> **Problem details**
Repeat the lines of the data that follow, please, starting at the first and stopping after the one with "# drawn as a".

> **Data block**

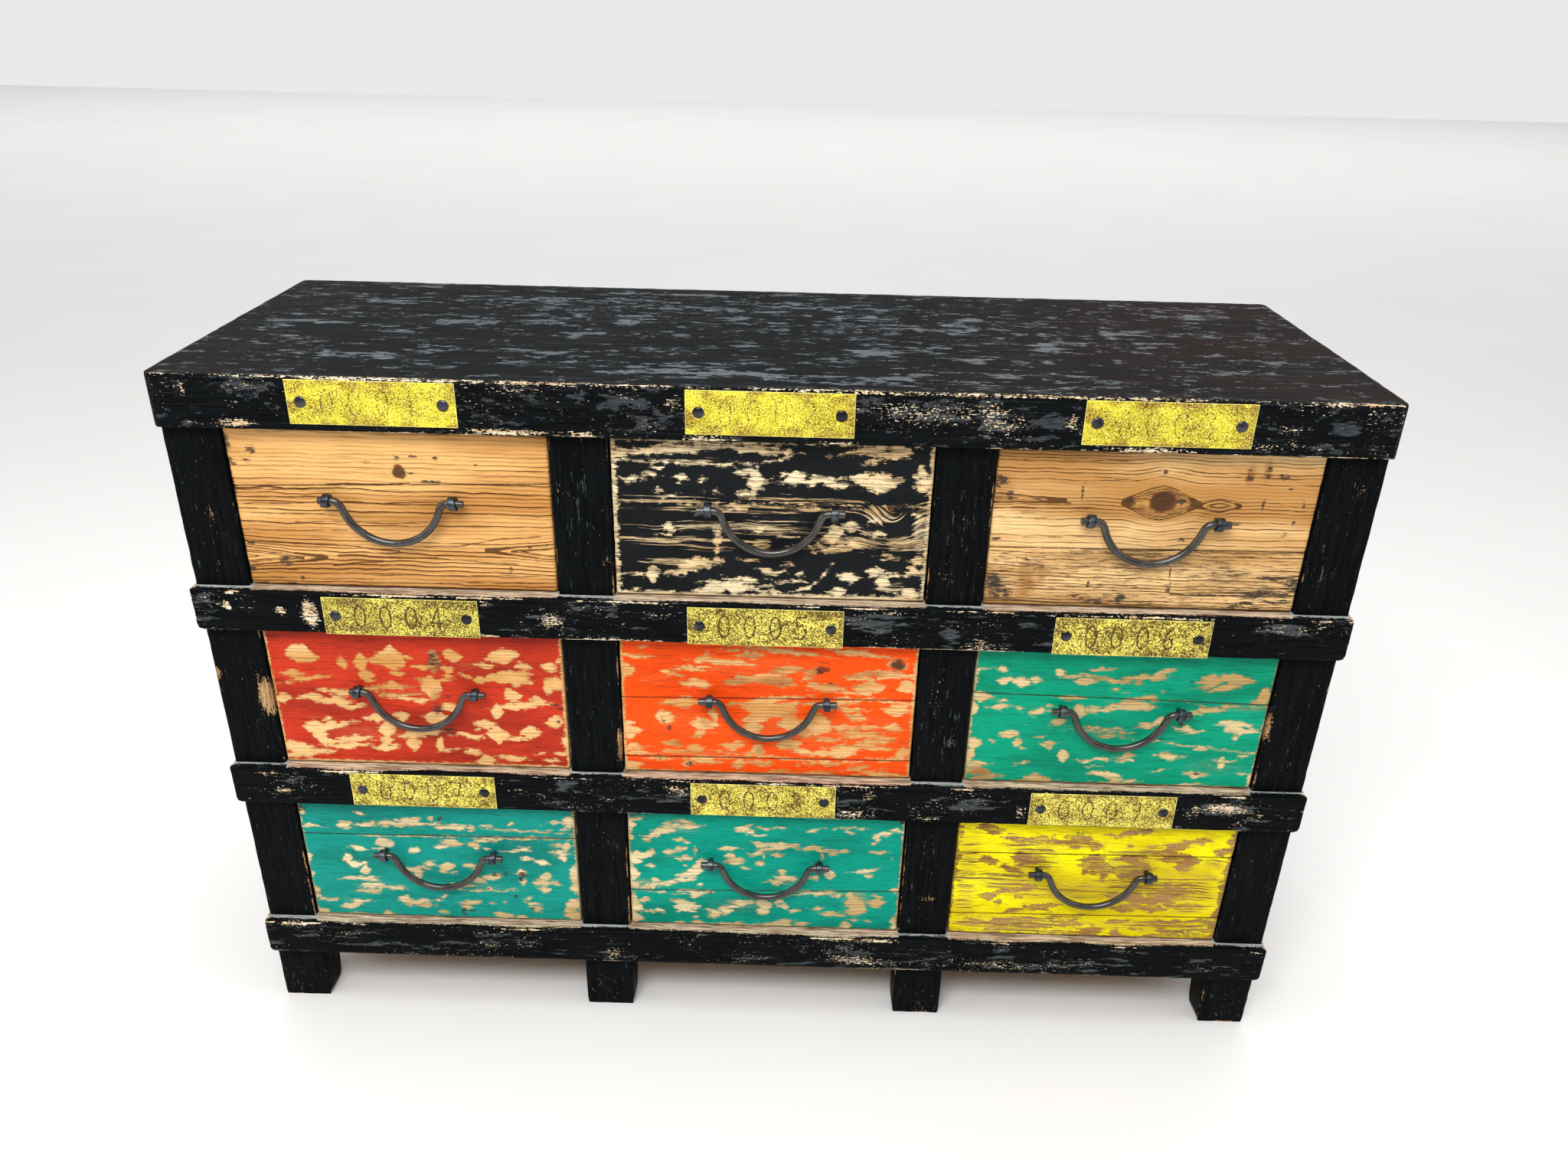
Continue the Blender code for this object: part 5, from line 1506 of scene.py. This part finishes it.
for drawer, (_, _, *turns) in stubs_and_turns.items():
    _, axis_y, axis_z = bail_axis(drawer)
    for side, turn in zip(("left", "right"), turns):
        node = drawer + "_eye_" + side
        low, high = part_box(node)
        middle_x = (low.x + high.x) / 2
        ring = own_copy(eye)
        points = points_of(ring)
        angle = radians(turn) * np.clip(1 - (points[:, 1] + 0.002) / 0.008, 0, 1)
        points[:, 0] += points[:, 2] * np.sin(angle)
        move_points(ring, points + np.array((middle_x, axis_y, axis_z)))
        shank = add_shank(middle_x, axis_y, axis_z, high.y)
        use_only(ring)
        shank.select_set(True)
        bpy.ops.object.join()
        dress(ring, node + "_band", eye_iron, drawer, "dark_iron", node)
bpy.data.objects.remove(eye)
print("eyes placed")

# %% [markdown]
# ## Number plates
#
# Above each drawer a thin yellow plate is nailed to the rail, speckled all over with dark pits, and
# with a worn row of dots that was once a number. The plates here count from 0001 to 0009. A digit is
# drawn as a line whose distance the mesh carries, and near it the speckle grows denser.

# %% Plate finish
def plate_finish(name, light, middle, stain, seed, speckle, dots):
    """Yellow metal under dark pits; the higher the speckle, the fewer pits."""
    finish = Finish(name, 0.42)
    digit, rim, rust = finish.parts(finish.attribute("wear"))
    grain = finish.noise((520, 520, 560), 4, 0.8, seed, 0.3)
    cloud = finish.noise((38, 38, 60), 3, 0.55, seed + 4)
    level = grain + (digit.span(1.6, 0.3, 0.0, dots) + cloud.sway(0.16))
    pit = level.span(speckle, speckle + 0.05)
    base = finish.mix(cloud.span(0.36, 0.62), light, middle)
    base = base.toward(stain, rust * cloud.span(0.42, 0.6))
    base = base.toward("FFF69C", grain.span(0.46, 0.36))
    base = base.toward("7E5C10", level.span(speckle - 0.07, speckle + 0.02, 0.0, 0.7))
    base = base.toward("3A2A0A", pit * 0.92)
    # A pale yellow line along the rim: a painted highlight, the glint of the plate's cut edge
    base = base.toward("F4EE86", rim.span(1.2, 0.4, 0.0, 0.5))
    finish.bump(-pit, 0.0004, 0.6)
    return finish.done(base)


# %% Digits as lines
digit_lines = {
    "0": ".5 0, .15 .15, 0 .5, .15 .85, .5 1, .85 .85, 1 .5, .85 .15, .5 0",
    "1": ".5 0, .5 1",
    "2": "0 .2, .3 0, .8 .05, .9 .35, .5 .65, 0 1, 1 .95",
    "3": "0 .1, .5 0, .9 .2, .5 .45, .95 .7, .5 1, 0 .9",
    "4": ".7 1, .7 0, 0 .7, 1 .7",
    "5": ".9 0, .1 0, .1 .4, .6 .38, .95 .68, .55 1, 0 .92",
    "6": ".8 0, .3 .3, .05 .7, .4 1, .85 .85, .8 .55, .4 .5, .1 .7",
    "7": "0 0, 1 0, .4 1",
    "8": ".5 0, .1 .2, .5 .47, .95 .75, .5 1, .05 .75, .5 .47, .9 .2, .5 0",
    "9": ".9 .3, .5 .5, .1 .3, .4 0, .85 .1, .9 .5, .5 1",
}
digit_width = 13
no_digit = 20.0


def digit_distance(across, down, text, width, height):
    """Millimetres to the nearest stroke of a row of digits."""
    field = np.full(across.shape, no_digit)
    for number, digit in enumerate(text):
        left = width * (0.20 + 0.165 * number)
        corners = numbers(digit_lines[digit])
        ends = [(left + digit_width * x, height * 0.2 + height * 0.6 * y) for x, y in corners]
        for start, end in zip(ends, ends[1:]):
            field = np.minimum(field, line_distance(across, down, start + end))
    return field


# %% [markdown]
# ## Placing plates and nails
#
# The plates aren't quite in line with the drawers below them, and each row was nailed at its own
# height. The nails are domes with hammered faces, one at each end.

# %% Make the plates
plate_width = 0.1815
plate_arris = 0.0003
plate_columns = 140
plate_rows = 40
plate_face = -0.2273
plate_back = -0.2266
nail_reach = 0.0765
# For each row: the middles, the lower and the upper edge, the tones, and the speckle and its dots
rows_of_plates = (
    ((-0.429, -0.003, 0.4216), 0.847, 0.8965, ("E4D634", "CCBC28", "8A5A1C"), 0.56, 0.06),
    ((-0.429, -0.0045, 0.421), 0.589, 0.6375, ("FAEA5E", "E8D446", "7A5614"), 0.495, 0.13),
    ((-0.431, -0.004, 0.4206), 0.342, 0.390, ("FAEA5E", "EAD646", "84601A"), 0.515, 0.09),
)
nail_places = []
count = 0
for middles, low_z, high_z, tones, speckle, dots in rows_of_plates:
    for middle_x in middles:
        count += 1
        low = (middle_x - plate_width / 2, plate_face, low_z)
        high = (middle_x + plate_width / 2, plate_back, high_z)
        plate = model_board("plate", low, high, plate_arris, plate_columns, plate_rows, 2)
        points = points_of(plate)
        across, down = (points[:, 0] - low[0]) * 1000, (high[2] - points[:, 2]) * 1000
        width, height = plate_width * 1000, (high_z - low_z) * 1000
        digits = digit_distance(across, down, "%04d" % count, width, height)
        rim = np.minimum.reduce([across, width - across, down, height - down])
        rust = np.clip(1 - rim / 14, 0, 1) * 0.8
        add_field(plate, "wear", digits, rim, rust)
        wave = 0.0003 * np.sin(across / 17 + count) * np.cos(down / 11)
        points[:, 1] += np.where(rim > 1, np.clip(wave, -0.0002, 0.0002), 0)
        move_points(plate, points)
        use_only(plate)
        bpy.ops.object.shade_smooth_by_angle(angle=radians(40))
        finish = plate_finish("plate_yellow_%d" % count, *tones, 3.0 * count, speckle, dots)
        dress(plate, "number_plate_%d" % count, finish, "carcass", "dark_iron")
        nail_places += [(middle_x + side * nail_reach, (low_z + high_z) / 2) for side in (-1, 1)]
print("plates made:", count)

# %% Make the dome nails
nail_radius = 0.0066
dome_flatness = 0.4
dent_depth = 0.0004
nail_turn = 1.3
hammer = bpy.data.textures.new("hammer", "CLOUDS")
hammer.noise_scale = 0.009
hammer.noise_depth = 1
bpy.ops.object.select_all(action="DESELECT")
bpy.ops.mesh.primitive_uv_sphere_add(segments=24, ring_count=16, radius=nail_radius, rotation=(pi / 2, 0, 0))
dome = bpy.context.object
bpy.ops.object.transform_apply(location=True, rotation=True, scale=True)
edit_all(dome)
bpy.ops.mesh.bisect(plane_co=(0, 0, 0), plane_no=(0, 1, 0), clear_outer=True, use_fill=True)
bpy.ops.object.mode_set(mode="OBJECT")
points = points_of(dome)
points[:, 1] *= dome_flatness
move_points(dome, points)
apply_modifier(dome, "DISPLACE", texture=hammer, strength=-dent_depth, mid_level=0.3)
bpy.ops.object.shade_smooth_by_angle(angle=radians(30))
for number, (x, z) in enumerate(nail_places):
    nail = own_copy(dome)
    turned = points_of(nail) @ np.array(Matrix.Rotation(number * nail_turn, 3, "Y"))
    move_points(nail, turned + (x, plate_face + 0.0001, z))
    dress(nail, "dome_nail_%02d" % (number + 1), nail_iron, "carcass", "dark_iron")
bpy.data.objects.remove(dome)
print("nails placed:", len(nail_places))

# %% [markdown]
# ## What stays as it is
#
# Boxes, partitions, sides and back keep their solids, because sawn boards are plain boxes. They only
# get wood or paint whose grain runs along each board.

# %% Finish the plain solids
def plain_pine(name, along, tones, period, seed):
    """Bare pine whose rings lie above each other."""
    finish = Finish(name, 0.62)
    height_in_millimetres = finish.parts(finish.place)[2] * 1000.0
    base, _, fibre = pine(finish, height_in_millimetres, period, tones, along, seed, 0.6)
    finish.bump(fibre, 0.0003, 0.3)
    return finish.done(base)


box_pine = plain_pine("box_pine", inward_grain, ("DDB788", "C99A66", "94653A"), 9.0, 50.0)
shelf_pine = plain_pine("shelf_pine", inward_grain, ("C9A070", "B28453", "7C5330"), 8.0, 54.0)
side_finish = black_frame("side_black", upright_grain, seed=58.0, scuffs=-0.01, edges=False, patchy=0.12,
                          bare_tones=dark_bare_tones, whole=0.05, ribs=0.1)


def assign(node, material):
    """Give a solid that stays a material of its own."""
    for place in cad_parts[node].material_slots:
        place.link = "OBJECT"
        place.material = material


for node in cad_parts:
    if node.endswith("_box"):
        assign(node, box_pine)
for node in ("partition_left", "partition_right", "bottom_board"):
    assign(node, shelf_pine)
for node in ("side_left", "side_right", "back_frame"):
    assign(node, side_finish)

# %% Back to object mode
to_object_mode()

> **Result of the exercise**
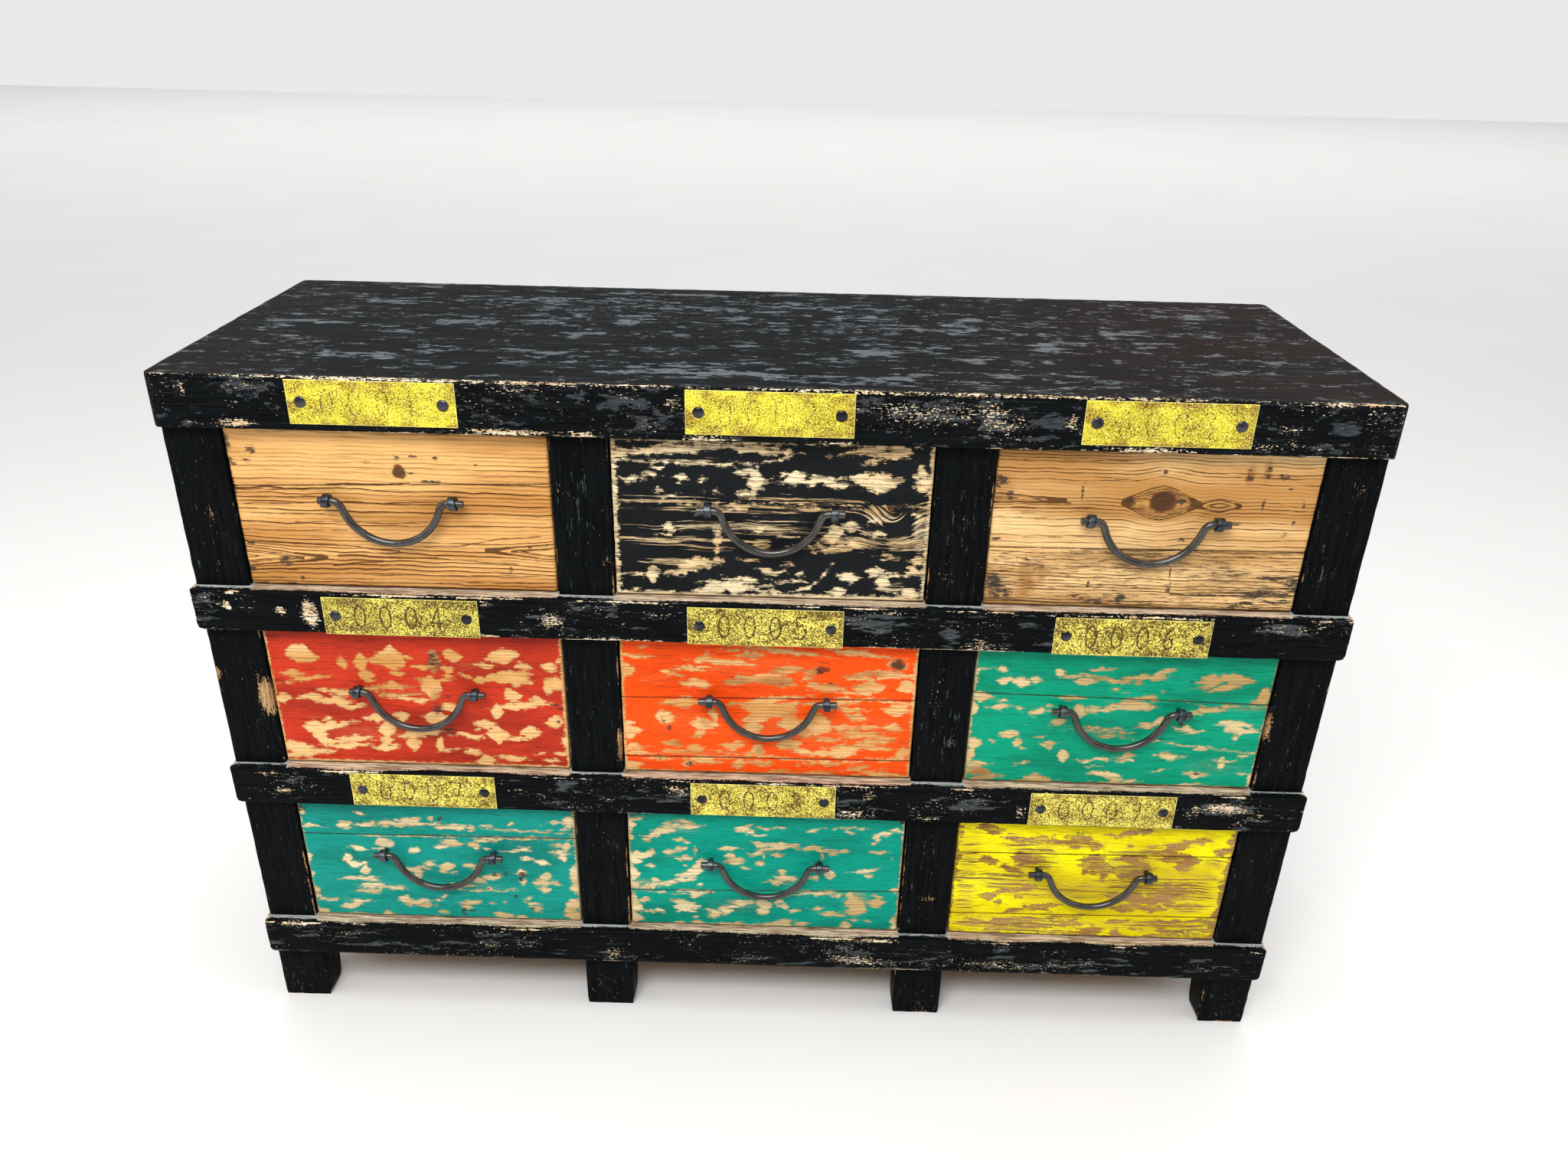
Continue the Blender code for this object: part 5, from line 1506 of scene.py. This part finishes it.
for drawer, (_, _, *turns) in stubs_and_turns.items():
    _, axis_y, axis_z = bail_axis(drawer)
    for side, turn in zip(("left", "right"), turns):
        node = drawer + "_eye_" + side
        low, high = part_box(node)
        middle_x = (low.x + high.x) / 2
        ring = own_copy(eye)
        points = points_of(ring)
        angle = radians(turn) * np.clip(1 - (points[:, 1] + 0.002) / 0.008, 0, 1)
        points[:, 0] += points[:, 2] * np.sin(angle)
        move_points(ring, points + np.array((middle_x, axis_y, axis_z)))
        shank = add_shank(middle_x, axis_y, axis_z, high.y)
        use_only(ring)
        shank.select_set(True)
        bpy.ops.object.join()
        dress(ring, node + "_band", eye_iron, drawer, "dark_iron", node)
bpy.data.objects.remove(eye)
print("eyes placed")

# %% [markdown]
# ## Number plates
#
# Above each drawer a thin yellow plate is nailed to the rail, speckled all over with dark pits, and
# with a worn row of dots that was once a number. The plates here count from 0001 to 0009. A digit is
# drawn as a line whose distance the mesh carries, and near it the speckle grows denser.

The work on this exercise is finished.